> WHAT THE TASK ASKS
Repeat the lines that follow, leaving nothing out.

> SUPPLIED INFORMATION
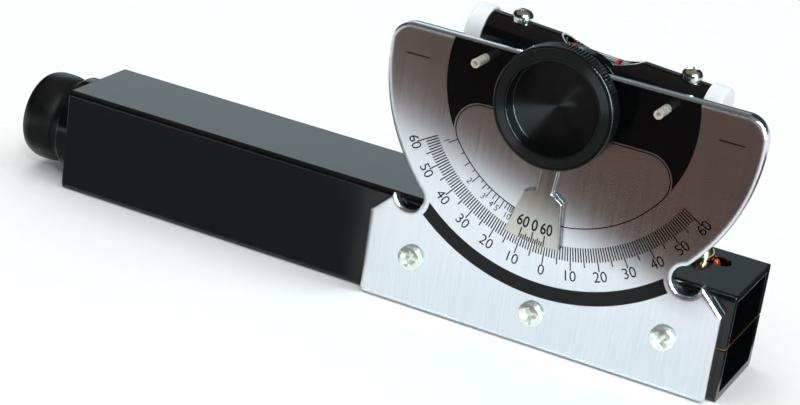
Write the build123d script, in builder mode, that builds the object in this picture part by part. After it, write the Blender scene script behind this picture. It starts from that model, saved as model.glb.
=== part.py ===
from build123d import *
import math
import os

os.makedirs("parts", exist_ok=True)

# A pocket clinometer. x runs along the sight tube towards its open end and is 0 at the pivot,
# y is 0 in the middle of the tube with the reader at -y, and z is 0 at the tube's base.
# All lengths are in millimetres.

# Sight tube
tube_size = 20.0
tube_wall = 1.5
tube_corner_radius = 1.0
bore_corner_radius = 0.5
tube_length = 134.7
pivot_to_open_end = 34.3
pivot_height = 46.7

# Clearances and small allowances that several pieces share
running_clearance = 0.05
slip_clearance = 0.1
cut_margin = 0.5

# Viewing window under the level, and the slot for the mirror's screw, both in the top wall
view_window_length = 17.0
view_window_width = 9.0
view_window_y = 2.0
slot_length = 9.6
slot_width = 4.0
slot_ahead_of_screw = 0.9

# Arc plate: a half disc above, a bracket below, two notches between them
plate_thickness = 2.0
plate_radius = 34.4
plate_top = 5.4
plate_top_corner_radius = 4.0
plate_edge_radius = 0.3
bracket_end_gap = 1.0
bracket_shift = -0.4
bracket_base_height = 0.3
bracket_base_corner_radius = 0.8
bracket_shoulder_height = 16.4
notch_radius = 2.75
notch_angle = 45.5
notch_bite = 0.35

# Plate screws
plate_screw_spacing = 24.1
plate_side_screw_height = 9.65
plate_middle_screw_height = 6.35
plate_screw_radius = 1.25
plate_screw_overrun = 0.4
plate_screw_head_radius = 2.36
plate_screw_head_height = 1.5
plate_screw_hole_clearance = 0.15
nut_strip_margin = 3.6
nut_strip_corner_radius = 1.0
nut_strip_thickness = 1.5

# Stop pins
stop_pin_spacing = 16.6
stop_pin_shift = 0.25
stop_pin_rise = 2.75
stop_pin_radius = 0.8
stop_pin_reach = 4.3
stop_pin_hollow_radius = 0.45
stop_pin_hollow_depth = 1.5

# Pivot: bush in the plate, shaft in the bush
shaft_radius = 2.5
shaft_end_radius = 2.0
bush_wall = 0.45
bush_flange_radius = 4.0
bush_flange_thickness = 0.8
washer_thickness = 0.4
washer_radius = 5.8

# Vernier arm. The index reads this many degrees as it stands, turned about +y.
index_reading = 5.0
arm_thickness = 1.0
arm_ring_radius = 5.0
arm_neck_width = 2.9
arm_neck_reach = 17.2
vernier_inner_radius = 18.7
vernier_outer_radius = 27.1
vernier_half_angle = 11.0
arm_bend_start = 7.5
arm_bend_end = 10.5

# Knob
knob_radius = 10.8
knob_rim_depth = 3.6
knob_edge_chamfer = 0.4
knob_rim_wall = 2.25
knob_floor_thickness = 0.8
knob_hub_radius = 4.5
knob_hub_length = 2.9
knurl_count = 110
knurl_depth = 0.2
knurl_width = 0.42
set_screw_radius = 1.0
set_screw_inset = 0.2

# Level: housing, caps, glass and the carrier that joins them to the shaft. The level is trimmed
# this many degrees against the arm, and its upper window is a round scoop that leans back.
level_trim = -0.9
housing_radius = 4.33
housing_wall = 0.6
housing_half_length = 22.6
housing_rise = 2.0
housing_shift = -0.6
window_scoop_radius = 16.0
window_scoop_floor = 2.25
window_scoop_shift = 0.2
window_scoop_lean = 6.5
lower_window_length = 15.6
lower_window_width = 4.0
cap_wall = 0.5
cap_skirt = 2.0
cap_end_thickness = 1.3
cap_edge_radius = 0.6
glass_wall = 0.8
glass_to_screw_gap = 2.0
glass_end_thickness = 1.2
stopper_length = 2.0
spirit_clearance = 0.05
bubble_radius = 1.1
bubble_length = 7.4
bubble_end_gap = 0.5
seat_wall = 0.53
seat_inset = 0.7
seat_width = 1.6
vial_screw_spacing = 16.0
vial_screw_shift = 0.1
vial_screw_radius = 1.0
vial_screw_tip_gap = 0.4
vial_screw_seat_depth = 0.3
vial_screw_head_radius = 1.95
vial_screw_head_height = 2.2
carrier_thickness = 2.0
carrier_disc_radius = 7.8
carrier_end_margin = 1.9
carrier_bar_top = 2.4
ledge_groove_depth = 0.8
ledge_thickness = 3.2
ledge_overhang = 0.3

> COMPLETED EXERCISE
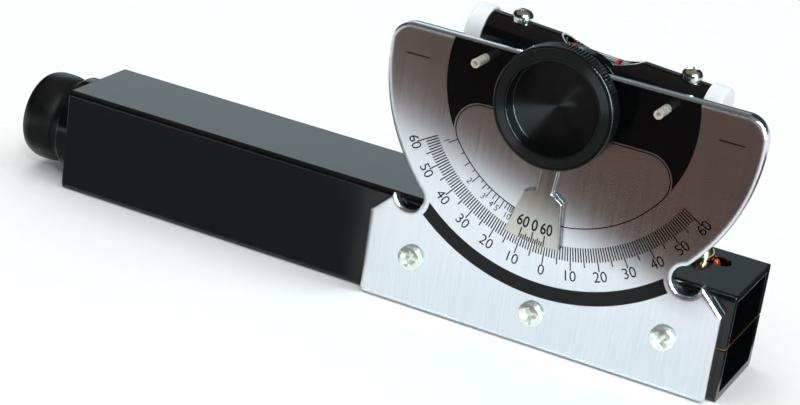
Write the build123d script, in builder mode, that builds the object in this picture part by part. After it, write the Blender scene script behind this picture. It starts from that model, saved as model.glb.
=== part.py ===
from build123d import *
import math
import os

os.makedirs("parts", exist_ok=True)

# A pocket clinometer. x runs along the sight tube towards its open end and is 0 at the pivot,
# y is 0 in the middle of the tube with the reader at -y, and z is 0 at the tube's base.
# All lengths are in millimetres.

# Sight tube
tube_size = 20.0
tube_wall = 1.5
tube_corner_radius = 1.0
bore_corner_radius = 0.5
tube_length = 134.7
pivot_to_open_end = 34.3
pivot_height = 46.7

# Clearances and small allowances that several pieces share
running_clearance = 0.05
slip_clearance = 0.1
cut_margin = 0.5

# Viewing window under the level, and the slot for the mirror's screw, both in the top wall
view_window_length = 17.0
view_window_width = 9.0
view_window_y = 2.0
slot_length = 9.6
slot_width = 4.0
slot_ahead_of_screw = 0.9

# Arc plate: a half disc above, a bracket below, two notches between them
plate_thickness = 2.0
plate_radius = 34.4
plate_top = 5.4
plate_top_corner_radius = 4.0
plate_edge_radius = 0.3
bracket_end_gap = 1.0
bracket_shift = -0.4
bracket_base_height = 0.3
bracket_base_corner_radius = 0.8
bracket_shoulder_height = 16.4
notch_radius = 2.75
notch_angle = 45.5
notch_bite = 0.35

# Plate screws
plate_screw_spacing = 24.1
plate_side_screw_height = 9.65
plate_middle_screw_height = 6.35
plate_screw_radius = 1.25
plate_screw_overrun = 0.4
plate_screw_head_radius = 2.36
plate_screw_head_height = 1.5
plate_screw_hole_clearance = 0.15
nut_strip_margin = 3.6
nut_strip_corner_radius = 1.0
nut_strip_thickness = 1.5

# Stop pins
stop_pin_spacing = 16.6
stop_pin_shift = 0.25
stop_pin_rise = 2.75
stop_pin_radius = 0.8
stop_pin_reach = 4.3
stop_pin_hollow_radius = 0.45
stop_pin_hollow_depth = 1.5

# Pivot: bush in the plate, shaft in the bush
shaft_radius = 2.5
shaft_end_radius = 2.0
bush_wall = 0.45
bush_flange_radius = 4.0
bush_flange_thickness = 0.8
washer_thickness = 0.4
washer_radius = 5.8

# Vernier arm. The index reads this many degrees as it stands, turned about +y.
index_reading = 5.0
arm_thickness = 1.0
arm_ring_radius = 5.0
arm_neck_width = 2.9
arm_neck_reach = 17.2
vernier_inner_radius = 18.7
vernier_outer_radius = 27.1
vernier_half_angle = 11.0
arm_bend_start = 7.5
arm_bend_end = 10.5

# Knob
knob_radius = 10.8
knob_rim_depth = 3.6
knob_edge_chamfer = 0.4
knob_rim_wall = 2.25
knob_floor_thickness = 0.8
knob_hub_radius = 4.5
knob_hub_length = 2.9
knurl_count = 110
knurl_depth = 0.2
knurl_width = 0.42
set_screw_radius = 1.0
set_screw_inset = 0.2

# Level: housing, caps, glass and the carrier that joins them to the shaft. The level is trimmed
# this many degrees against the arm, and its upper window is a round scoop that leans back.
level_trim = -0.9
housing_radius = 4.33
housing_wall = 0.6
housing_half_length = 22.6
housing_rise = 2.0
housing_shift = -0.6
window_scoop_radius = 16.0
window_scoop_floor = 2.25
window_scoop_shift = 0.2
window_scoop_lean = 6.5
lower_window_length = 15.6
lower_window_width = 4.0
cap_wall = 0.5
cap_skirt = 2.0
cap_end_thickness = 1.3
cap_edge_radius = 0.6
glass_wall = 0.8
glass_to_screw_gap = 2.0
glass_end_thickness = 1.2
stopper_length = 2.0
spirit_clearance = 0.05
bubble_radius = 1.1
bubble_length = 7.4
bubble_end_gap = 0.5
seat_wall = 0.53
seat_inset = 0.7
seat_width = 1.6
vial_screw_spacing = 16.0
vial_screw_shift = 0.1
vial_screw_radius = 1.0
vial_screw_tip_gap = 0.4
vial_screw_seat_depth = 0.3
vial_screw_head_radius = 1.95
vial_screw_head_height = 2.2
carrier_thickness = 2.0
carrier_disc_radius = 7.8
carrier_end_margin = 1.9
carrier_bar_top = 2.4
ledge_groove_depth = 0.8
ledge_thickness = 3.2
ledge_overhang = 0.3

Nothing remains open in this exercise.